This Article is Not Ironic
November 28th, 2007
By Archived Story
Irony is tricky. Often cited but rarely understood, it is a modern day conversation-killer that has the power to make you sound both stupid and pretentious. The difficulty starts with the many definitions of the word. Beginning with Socrates who “knew nothing,” continuing through Shakespeare with Roman (dramatic) irony, and finally into the all-encompassing cosmic irony, the word has proven its resiliency until now. Plagued my constant misuse and misappropriation, we might be witnessing the death of the word in the worst expansion in (ironic) history.
Two weeks ago I was wandering Dinkytown, meeting my new neighbors, and enjoying a Friday night shirking school responsibilities when “irony” crossed my path. I met Colby, a round cheese, wearing Chuck Taylors, Rivers Cuomo brand eyewear, and a well-worn sweatshirt that read Fall Out Boy. Being Friday night, I was feeling pretty friendly, and decided to approach Colby, ask him how he was, where he was going on a glorious night, but instead I got Colby’s excuse. I asked Colby how it was going, commented on the weather, made nice, to which he responded:
“Don’t mind the Fall Out Boy sweatshirt; it’s ironic.”

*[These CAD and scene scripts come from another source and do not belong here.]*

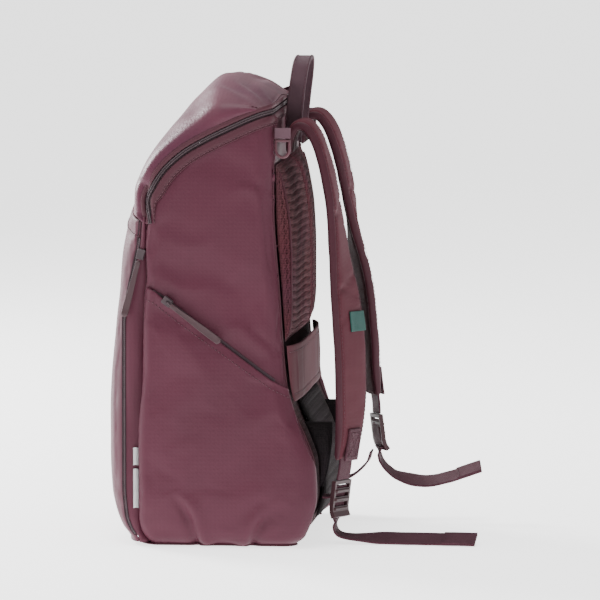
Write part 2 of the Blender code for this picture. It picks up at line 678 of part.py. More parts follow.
HANDLE_PIVOT = (0.0, 0.0551, 0.3880)
sheet("grab_handle", handle_point, 2, 30, 0.0030, WEB_C, (0, 0, 1), origin=HANDLE_PIVOT, offset=0.0)

# D-rings hanging from webbing tabs at the back top corners
for side, tag in ((1, "right"), (-1, "left")):
    x = side * 0.1205
    block(f"dring_tab_{tag}", (x - 0.0012, 0.0462, 0.3948), (x + 0.0012, 0.0618, 0.4050), WEB_C, 0.0005, segments=1)
    crv = bpy.data.curves.new(f"dring_{tag}_wire", "CURVE")
    crv.dimensions = "3D"
    crv.bevel_depth = 0.0015
    crv.bevel_resolution = 2
    pts = [(0.0475, 0.3925), (0.0540, 0.3925), (0.0605, 0.3925)]
    for k in range(13):
        a = math.pi * k / 12
        pts.append((0.0540 + 0.0065 * math.cos(a), 0.3840 - 0.0075 * math.sin(a)))
    sp = crv.splines.new("POLY")
    sp.points.add(len(pts) - 1)
    for q, (y, z) in zip(sp.points, pts):
        q.co = (0.0, y - 0.0540, z - 0.3925, 1.0)
    sp.use_cyclic_u = True
    ring = bpy.data.objects.new(f"dring_{tag}", crv)
    ring.location = (x, 0.0540, 0.3925)
    crv.materials.append(material(f"dring_{tag}_finish", (0.10, 0.045, 0.06), 0.4))
    PARTS.objects.link(ring)

# ---------------------------------------------------------------- zip sliders and pulls
for side, tag in ((1, "right"), (-1, "left")):
    x0 = side * (HALF_W + 0.0026)
    a = math.atan2(SZ_DIR.z, SZ_DIR.y)

    def on_side(cy, cz, x, side=side):
        p = SZ_A + SZ_DIR * cy + SZ_UP * cz
        return Vector((side * x, p.y, p.z))

    def oriented(name, lo, hi, colour, bevel, origin, metal=0.0, rough=0.45, side=side):
        """Block in the zip's own axes: x out of the side, first along the zip, second across it."""
        bm = bmesh.new()
        bmesh.ops.create_cube(bm, size=1.0)
        for v in bm.verts:
            c = [lerp(lo[i], hi[i], v.co[i] + 0.5) for i in range(3)]
            v.co = on_side(c[1], c[2], c[0], side)
        bm.normal_update()
        bmesh.ops.recalc_face_normals(bm, faces=bm.faces[:])
        me = bpy.data.meshes.new(name)
        bm.to_mesh(me)
        bm.free()
        ob = finish(name, me, colour, rough, metal, origin)
        b = ob.modifiers.new("edges", "BEVEL")
        b.width = bevel
        b.segments = 1
        return ob
    o = on_side(0.0150, 0.0, HALF_W + 0.0095)
    oriented(f"{tag}_side_zip_slider", (HALF_W + 0.0030, 0.0060, -0.0040), (HALF_W + 0.0075, 0.0160, 0.0040),
             (0.06, 0.035, 0.04), 0.0008, o)
    oriented(f"{tag}_side_zip_pull", (HALF_W + 0.0105, 0.0140, -0.0040), (HALF_W + 0.0125, 0.0760, 0.0040),
             (0.16, 0.11, 0.12), 0.0007, o)

# front pocket: slider on the right edge's zip, its long pull hanging along the panel's edge
FZ_TOP = Vector((FRONT_HALF + 0.0016, -0.0815, 0.2840))
FZ_LOW = Vector((FRONT_HALF + 0.0016, -0.0950, 0.2340))
FZ_DIR = (FZ_LOW - FZ_TOP).normalized()


def front_block(name, lo, hi, colour, origin):
    bm = bmesh.new()
    bmesh.ops.create_cube(bm, size=1.0)
    across = Vector((0, FZ_DIR.z, -FZ_DIR.y))
    for v in bm.verts:
        c = [lerp(lo[i], hi[i], v.co[i] + 0.5) for i in range(3)]
        v.co = FZ_TOP + Vector((c[0], 0, 0)) + FZ_DIR * c[1] + across * c[2]
    bm.normal_update()
    bmesh.ops.recalc_face_normals(bm, faces=bm.faces[:])
    me = bpy.data.meshes.new(name)
    bm.to_mesh(me)
    bm.free()
    ob = finish(name, me, colour, 0.45, 0.0, origin)
    b = ob.modifiers.new("edges", "BEVEL")
    b.width = 0.0007
    b.segments = 1
    return ob


FZ_PIVOT = FZ_TOP + Vector((0.0066, 0, 0)) + FZ_DIR * 0.0062
front_block("front_zip_slider", (0.0006, -0.0040, -0.0040), (0.0050, 0.0060, 0.0040), (0.06, 0.035, 0.04), FZ_PIVOT)
front_block("front_zip_pull", (0.0056, 0.0068, -0.0040), (0.0076, 0.0640, 0.0040), (0.11, 0.05, 0.065), FZ_PIVOT)

# main zip: slider at the middle of the back, its pull hanging between the handle's legs
block("main_zip_slider", (-0.0045, 0.0455, 0.4170), (0.0045, 0.0495, 0.4280), (0.06, 0.035, 0.04), 0.0008,
      segments=1)
block("main_zip_pull", (-0.0040, 0.0500, 0.3880), (0.0040, 0.0520, 0.4195), (0.11, 0.05, 0.065), 0.0007,
      origin=(0.0, 0.0510, 0.4200), segments=1)
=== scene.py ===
import math

import bmesh
import bpy
import numpy as np
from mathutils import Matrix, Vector, noise


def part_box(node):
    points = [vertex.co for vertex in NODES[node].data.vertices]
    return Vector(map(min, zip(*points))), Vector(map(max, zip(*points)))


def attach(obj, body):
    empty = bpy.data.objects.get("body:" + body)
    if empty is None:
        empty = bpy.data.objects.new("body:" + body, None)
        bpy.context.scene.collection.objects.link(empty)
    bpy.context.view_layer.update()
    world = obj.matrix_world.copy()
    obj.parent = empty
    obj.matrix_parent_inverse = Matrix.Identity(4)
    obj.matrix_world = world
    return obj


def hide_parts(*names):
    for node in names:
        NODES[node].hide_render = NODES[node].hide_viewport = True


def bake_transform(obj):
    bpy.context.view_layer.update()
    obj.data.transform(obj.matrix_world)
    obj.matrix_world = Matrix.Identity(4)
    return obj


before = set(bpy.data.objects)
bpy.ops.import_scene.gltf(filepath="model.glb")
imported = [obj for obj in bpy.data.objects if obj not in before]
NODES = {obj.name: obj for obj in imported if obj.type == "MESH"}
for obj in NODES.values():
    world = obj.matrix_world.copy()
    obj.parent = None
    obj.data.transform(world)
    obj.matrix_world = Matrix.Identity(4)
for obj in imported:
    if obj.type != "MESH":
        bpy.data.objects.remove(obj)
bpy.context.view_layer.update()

HALF_W = 0.1375          # half width of the filled body
GAP = 0.0004             # clearance between neighbouring pieces
WALL = 0.0022            # fabric with its foam
R_FRONT = 0.007          # side panel's corner radius at the front
R_BACK = 0.013           # side panel's corner radius at the back
WALL_FOOT = 0.0038       # height at which the walls start, above the base panel
ZIP_HALF = 0.0052        # half width of the main zip, tape edge to tape edge
STRAP_W = 0.060          # shoulder strap's width
STRAP_T = 0.011          # shoulder strap's thickness
WEB_W = 0.025            # webbing width
WEB_T = 0.0018           # webbing thickness

# side edges of the body as height -> depth
FRONT_EDGE = [(0.0036, -0.0735), (0.014, -0.0790), (0.030, -0.0815), (0.100, -0.0815), (0.160, -0.0790),
              (0.231, -0.0785), (0.262, -0.0765), (0.312, -0.0765), (0.36, -0.0735), (0.44, -0.060)]
BACK_EDGE = [(0.0036, 0.0660), (0.014, 0.0750), (0.031, 0.0810), (0.050, 0.0850), (0.080, 0.0840),
             (0.105, 0.0760), (0.130, 0.0650), (0.160, 0.0570), (0.250, 0.0500), (0.330, 0.0445), (0.44, 0.0440)]
WIDTH = [(0.0036, 0.1240), (0.010, 0.1300), (0.025, 0.1350), (0.050, 0.1375), (0.300, 0.1375),
         (0.380, 0.1340), (0.440, 0.1260)]
# main zip seen from the side, from the front corner over the top to the back: station -> (depth, height)
ZIP_SIDE = [(0.00, -0.0720, 0.3130), (0.10, -0.0752, 0.3340), (0.20, -0.0690, 0.3500), (0.31, -0.0590, 0.3650),
            (0.44, -0.0395, 0.3825), (0.57, -0.0187, 0.3945), (0.70, 0.0039, 0.4055), (0.82, 0.0250, 0.4150),
            (0.91, 0.0370, 0.4195), (1.00, 0.0445, 0.4215)]
# crest of the lid in the middle of its width at the same stations
LID_CREST = [(0.00, -0.0937, 0.3235), (0.10, -0.0925, 0.3440), (0.20, -0.0860, 0.3620), (0.31, -0.0765, 0.3800),
             (0.44, -0.0610, 0.4025), (0.57, -0.0400, 0.4270), (0.70, -0.0120, 0.4480), (0.82, 0.0160, 0.4420),
             (0.91, 0.0350, 0.4300), (1.00, 0.0440, 0.4225)]
# front panel: height -> crown depth in the middle, height -> depth of its zip edge
FRONT_CROWN = [(0.0080, 0.0990), (0.017, 0.1060), (0.027, 0.1100), (0.037, 0.1130), (0.050, 0.1160),
               (0.080, 0.1185), (0.120, 0.1190), (0.160, 0.1180), (0.200, 0.1140), (0.224, 0.1110),
               (0.244, 0.1080), (0.264, 0.1055), (0.283, 0.1030), (0.303, 0.0985), (0.3230, 0.0940)]
FRONT_RIM = [(0.0080, 0.0850), (0.017, 0.0915), (0.030, 0.0960), (0.060, 0.0985), (0.215, 0.0985),
             (0.240, 0.0950), (0.2665, 0.0895), (0.293, 0.0840), (0.312, 0.0820), (0.33, 0.0810)]
SIDE_POCKET_TOP = [(-0.085, 0.2605), (-0.0720, 0.2509), (-0.0503, 0.2349), (0.0, 0.1979), (0.0335, 0.1732),
                   (0.0480, 0.1625), (0.0620, 0.1500), (0.0779, 0.1270), (0.090, 0.1130)]


FRONT_HALF = 0.1290
FRONT_TOP = 0.3130



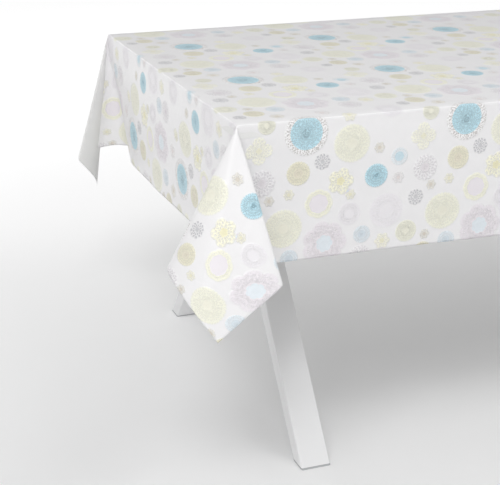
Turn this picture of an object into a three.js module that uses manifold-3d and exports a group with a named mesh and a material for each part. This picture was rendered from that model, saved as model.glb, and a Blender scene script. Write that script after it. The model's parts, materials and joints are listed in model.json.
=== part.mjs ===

I hadn’t asked, hadn’t given Colby’s fashion a second thought until he drew attention to it. I said something like “Oh yeah? Have a good night man,” and dodged his incoherent rhetoric.
The problem wasn’t that Colby supposedly dug that particular pop-punk band, but that he was using irony to explain why any self-respecting indie music fan would wear a FOB sweatshirt. It turns out that Colby isn’t important enough for either me or his friends to understand, “Oh, the hip kid is wearing a Fall Out Boy sweatshirt, he knows better, he knows that he knows better, that’s really funny.” It’s an unfortunate mindset and it’s here to stay. It’s called “Indie Ironic” and this is its story.
It started when your group of friends decided that lo-fi recording, cheap production, experimental music, jam bands, and overall melancholy were cool. You started with the Pixies, or Pavement, or Pink Floyd (it definitely started with a “P”) and moved on through the Shins, Radiohead, and recently Peter Bjorn and John. Whatever was new, hip, and nobody knew about (except for everyone who checks pitchforkmedia.com on a daily basis), you dug. You became an indie machine, spouting off facts about Sonic Youth’s love child and deciding that experimental Wilco is the only Wilco worth your time. By allowing indie to become your lifestyle, you also adapted a set of indie rules to live by:
Name drop to show your distaste.
Get into arguments about the quality of new Modest Mouse records.
When all else fails, declare yourself ironic.
Declaring yourself ironic is a task simpler than you might think. Choose something that has the mark of the indie anti-Christ, say Soulja Boy, and declare him your new favorite MC, thus showing that you understand the “ignorance” of mainstream culture by your ”ironic” love of his music. You explain that you don’t like Soulja Boy because of his funny bedroom references, but because it is “ironic.” This means that you like Soulja Boy because he is overtly “un-indie” and because none of your friends like the song. You want to be kooky, unpredictable, but this makes you neither funny nor ironic. It makes you a liar to your friends, yourself, and the indie rock ideals that you hold so precious. Liking something because it’s “so good it’s bad” isn’t ironic, it’s VH1.
Indie rock is an alternative music idiom, constantly taking careful steps away from and closer to pop music. The rise of Pitchfork has moved the underground even closer to the pop mentality, introducing a strict hierarchy of musical acts grouped by “acceptability.” There are bands that can’t do anything right (The Fray) and there are bands that can’t do wrong (Radiohead). Furthermore, there are bands that can sometimes get it right (Liars) and there are bands who can never get a good review but whose last album will always be fondly remembered in the merciless review of their latest (Queens of the Stone Age). It’s like we have our own little mom-n-pop version of Clear Channel.
This idea defeats the spirit that pioneered the movement. When Isaac Brock played guitar with his teeth, the Jesus and Mary Chain played 18-minute sets, and Dinosaur Jr. made skateboarding music that made ears bleed, they definitely were not stressing over their credibility. By saying that you like Soulja Boy ironically you are implying that there is an agreed acceptable realm of what is indie, limiting the genre to a “mainstream” tendency of what is acceptable and what isn’t acceptable. Indie rock’s only defining factor is that what isn’t conventionally acceptable is generally more widely accepted, but that statement no longer holds true. We still call it indie rock, but the music has lost its independence. For the record, that is ironic.